Shams Tabriz, a man probably in his sixties, having accomplished himself in religious sciences had studied under different teachers in Tabriz. He had however epitomized his skills on the path of ‘ salook ‘ under the guidance and tutelage of an accomplished teacher and a great mystic of the time, known as Baba Kamal Jundi. He spent more nearly 12 years with this skillful teacher in Tabriz. They secluded themselves in ‘ chillas ‘ ( a mystic exercise, praying for 40 days in total seclusion, seeking His Grace). Once when Shams told his teacher that he had so much on his chest to share with others but he could not say it words. the great sage, Baba Kamal told him that he was  going to meet with a person who was to become his ‘tongue',  or alter-ego.

Led by a dream, Shams set out on a journey to Allepo and then to Konya where he finally discovered the pal he had been looking for. The legend goes that Rumi was sitting by the water ( a pond) with his students and a pile of books when Shams walked in as a wayfarer with dishevelled hair, After greetings, he asked Rumi pointing to the books (manuscripts) what was it. Rumi answered interrogatively ‘ what would you know ? ‘ The visitor reached for the the pile of books and threw them in the water. These were Rumi’s hand written manuscripts and he was greatly upset by the unexpected rage of the unknown man. Shams bent down to the water, restoring the pile of books with no sign of water on them. A bewildered Rumi managed to ask, “ what was it ? “ and Shams answered him back in Runi’s own words, “ What would you know ? “ and left. That was it. Rumi threw away his religious raimant and his hat chasing after Shams.

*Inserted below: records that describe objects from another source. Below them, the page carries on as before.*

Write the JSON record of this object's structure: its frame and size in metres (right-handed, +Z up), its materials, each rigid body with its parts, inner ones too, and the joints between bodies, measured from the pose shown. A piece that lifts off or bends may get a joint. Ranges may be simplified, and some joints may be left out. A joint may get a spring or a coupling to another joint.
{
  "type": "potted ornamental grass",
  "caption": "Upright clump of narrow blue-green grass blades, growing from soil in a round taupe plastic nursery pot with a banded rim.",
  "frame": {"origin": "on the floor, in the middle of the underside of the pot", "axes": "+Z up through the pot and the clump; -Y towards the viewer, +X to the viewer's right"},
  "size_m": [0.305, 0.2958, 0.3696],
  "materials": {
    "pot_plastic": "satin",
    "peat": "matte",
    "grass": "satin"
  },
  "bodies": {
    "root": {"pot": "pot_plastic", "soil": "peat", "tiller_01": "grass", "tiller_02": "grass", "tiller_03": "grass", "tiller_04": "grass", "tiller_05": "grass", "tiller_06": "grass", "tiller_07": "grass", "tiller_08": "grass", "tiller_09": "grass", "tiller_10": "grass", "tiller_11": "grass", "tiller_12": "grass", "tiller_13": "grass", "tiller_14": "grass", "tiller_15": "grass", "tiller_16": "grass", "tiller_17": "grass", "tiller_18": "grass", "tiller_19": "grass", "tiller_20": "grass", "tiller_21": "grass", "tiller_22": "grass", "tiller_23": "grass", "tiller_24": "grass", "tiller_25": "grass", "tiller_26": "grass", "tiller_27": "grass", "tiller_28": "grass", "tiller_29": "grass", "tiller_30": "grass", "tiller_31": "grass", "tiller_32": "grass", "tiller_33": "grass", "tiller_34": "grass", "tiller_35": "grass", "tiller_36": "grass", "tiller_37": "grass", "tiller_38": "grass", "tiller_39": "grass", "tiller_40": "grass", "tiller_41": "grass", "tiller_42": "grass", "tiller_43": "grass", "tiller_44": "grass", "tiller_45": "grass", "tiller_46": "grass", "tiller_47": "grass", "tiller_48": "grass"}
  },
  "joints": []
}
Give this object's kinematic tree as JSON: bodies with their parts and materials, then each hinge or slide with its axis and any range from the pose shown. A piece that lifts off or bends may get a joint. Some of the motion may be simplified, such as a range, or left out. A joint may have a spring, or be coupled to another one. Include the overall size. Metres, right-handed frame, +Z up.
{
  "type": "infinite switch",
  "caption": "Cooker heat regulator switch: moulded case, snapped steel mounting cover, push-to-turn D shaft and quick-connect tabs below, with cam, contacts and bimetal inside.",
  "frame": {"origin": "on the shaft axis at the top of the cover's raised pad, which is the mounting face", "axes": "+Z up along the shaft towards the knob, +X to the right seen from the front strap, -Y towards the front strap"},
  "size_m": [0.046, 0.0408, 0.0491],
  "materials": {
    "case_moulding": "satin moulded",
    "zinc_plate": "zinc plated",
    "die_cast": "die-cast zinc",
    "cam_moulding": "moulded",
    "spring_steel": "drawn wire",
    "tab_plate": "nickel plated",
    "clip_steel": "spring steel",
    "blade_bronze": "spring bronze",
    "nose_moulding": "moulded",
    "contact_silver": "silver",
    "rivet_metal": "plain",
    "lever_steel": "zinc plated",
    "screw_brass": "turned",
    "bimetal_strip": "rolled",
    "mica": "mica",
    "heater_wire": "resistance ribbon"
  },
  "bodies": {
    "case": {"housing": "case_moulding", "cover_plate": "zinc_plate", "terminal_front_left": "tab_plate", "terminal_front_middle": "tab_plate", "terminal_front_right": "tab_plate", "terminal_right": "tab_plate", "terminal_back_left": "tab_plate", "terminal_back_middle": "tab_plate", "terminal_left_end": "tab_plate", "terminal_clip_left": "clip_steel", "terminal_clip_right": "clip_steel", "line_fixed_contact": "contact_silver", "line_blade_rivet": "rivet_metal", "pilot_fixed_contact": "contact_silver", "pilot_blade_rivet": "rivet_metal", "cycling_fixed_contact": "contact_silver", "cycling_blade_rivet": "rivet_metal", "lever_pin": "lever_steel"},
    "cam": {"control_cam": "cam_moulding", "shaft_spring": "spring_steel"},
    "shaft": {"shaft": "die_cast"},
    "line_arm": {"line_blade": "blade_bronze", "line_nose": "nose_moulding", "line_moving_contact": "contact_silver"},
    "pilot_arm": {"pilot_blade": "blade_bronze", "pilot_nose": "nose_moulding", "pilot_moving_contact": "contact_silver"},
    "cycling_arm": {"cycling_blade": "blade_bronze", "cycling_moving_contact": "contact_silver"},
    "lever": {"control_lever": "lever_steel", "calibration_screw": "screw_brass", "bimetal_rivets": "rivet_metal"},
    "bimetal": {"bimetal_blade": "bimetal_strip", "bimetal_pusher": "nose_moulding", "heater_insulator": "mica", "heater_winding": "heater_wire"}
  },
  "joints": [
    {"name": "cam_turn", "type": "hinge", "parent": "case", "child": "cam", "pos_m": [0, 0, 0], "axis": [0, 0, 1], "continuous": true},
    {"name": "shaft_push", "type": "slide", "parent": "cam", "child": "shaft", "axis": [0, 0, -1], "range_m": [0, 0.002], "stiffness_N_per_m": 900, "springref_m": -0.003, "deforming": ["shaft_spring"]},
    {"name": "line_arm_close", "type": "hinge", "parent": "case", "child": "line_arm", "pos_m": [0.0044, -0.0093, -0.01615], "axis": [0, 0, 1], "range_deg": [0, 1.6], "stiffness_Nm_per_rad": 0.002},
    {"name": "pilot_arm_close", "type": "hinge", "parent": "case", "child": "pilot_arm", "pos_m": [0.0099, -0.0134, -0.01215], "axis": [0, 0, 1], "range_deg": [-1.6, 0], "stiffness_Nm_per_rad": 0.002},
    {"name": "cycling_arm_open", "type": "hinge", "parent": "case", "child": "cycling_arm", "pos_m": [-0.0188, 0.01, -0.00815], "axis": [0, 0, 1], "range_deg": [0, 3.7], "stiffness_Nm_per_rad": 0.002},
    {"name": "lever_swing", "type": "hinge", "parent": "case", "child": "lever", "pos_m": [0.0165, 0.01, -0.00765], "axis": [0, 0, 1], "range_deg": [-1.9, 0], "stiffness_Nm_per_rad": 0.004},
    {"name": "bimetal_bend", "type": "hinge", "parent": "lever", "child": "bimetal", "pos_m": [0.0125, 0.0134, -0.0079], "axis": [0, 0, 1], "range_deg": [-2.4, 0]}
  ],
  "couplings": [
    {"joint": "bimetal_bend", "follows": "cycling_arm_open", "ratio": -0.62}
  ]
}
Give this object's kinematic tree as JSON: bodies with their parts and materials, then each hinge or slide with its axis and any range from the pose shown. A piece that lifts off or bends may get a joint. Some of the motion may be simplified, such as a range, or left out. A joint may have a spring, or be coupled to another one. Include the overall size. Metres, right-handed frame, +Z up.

Rumi found him at the house of one Salahuddin Zarkob where he went in total seclusion in a room for six months. Only Salahuddin was allowed to go in. Rumi came out a totally changed person. He danced around reciting poetry in Persian. Another version regarding the first encounter of Shams and Rumi relates to the verbal exchange that happened, when an old darvish stopped Rumi on his the way to the mosque and abruptly asked him: “ tell me, who is greater Ba-Yazid Bastami or Mohammad(s)? “ Rumi answered, "Mohammad (s) is the best among God’s creation, how can you compare him to Ba-Yazid who was only a scholar ? Shams replied: The Prophet says” Ma arafnak-e haggah marefetek” i.e. I am incapable of knowing You(God) the way You deserve it, whereas Ba-Yazid declares “ Sobhani maa aazaama shaeni”? (Oh what I have achieved in knowing Him!). Rumi, who was essentiallay a man of Sharia at the time wondered and asked Shams to provide the answer. Shams added :The difference is on account of each person’s capacity. Mohammad (s) had an unlimited capacity to drink from the river of Ma’arefat (gnosis or knowing God), but Ba-Yazid had yet drank only a glass of that ‘ wine ‘. Shams-i Tabrizi’s answer to the question overwhelmed Rumi and leaving his disciples, he pursued the visitor to one Salahuddin’ house.They went in isolation for forty days; Mowlana Jalal uddin Rumi was transformed during this period.

This was in 1244 AD. Shams stayed with him for less than two years when upset by the hostility of Rumi’s disciples, spearheaded by Rumi’s own son, Alauddin , one day Shams left unannounced. Rumi was greatly upset by this separation. He danced around spontaneously uttering verses in ‘ firaq ‘ (separation) with his Master, his students recording the muse. This valuable wealth of mystic poetry, about 50,000 vreses, are  preserved in the form of what is known as Divan-e Shams Tabriz. Rumi uses Shams as nom-de-plume in the poems, not mentioning his name anywhere, such was Rumi's dedication. His sense of  total identification with his Mentor and Teacher thus reached a point of a total annihilation, for a full ‘ettesal’ (merger) with the Murshid (spiritual Master).

On learning that Shams had been seen in Damascus (Syria), Rumi sent out his son, Sultan Valed with a letter, begging him to return; he also expressed in the letter, deep regrets and repentance from his followers. Shams returned to Konya and was received there with great respect. The mystic meetings resumed, Shams-e Tabriz often sharing his profound thoughts and vision with Shams and his disciples. The jealousy and anger, however, resurfaced soon among Rumi’s disciples, the jurists (mullas) of the town also joining hands with them this time.

Shams left suddenly one day, without leaving a trace behind. That put Rumi in a mystic frenzy. He danced around in the street, the madresa and the gardens uttering spontaneous songs that led to his holding regular ‘Sama’ (dancing prayer) meetings with his disciples joining him ( now known as the dance of the whirling dervishes). In the beginning, Rumi always addresses Shams-i Tabriz but eventually in his spiritual quest for the lost companion, he annihilates himself and finds Shams in himself; in his later poetry, it is Shams who is talking (true to the prediction of Baba Kamal), thus Rumi becoming an extension of Shams, his alter-ego. A fascinating story of the two  extra-ordinary human beings!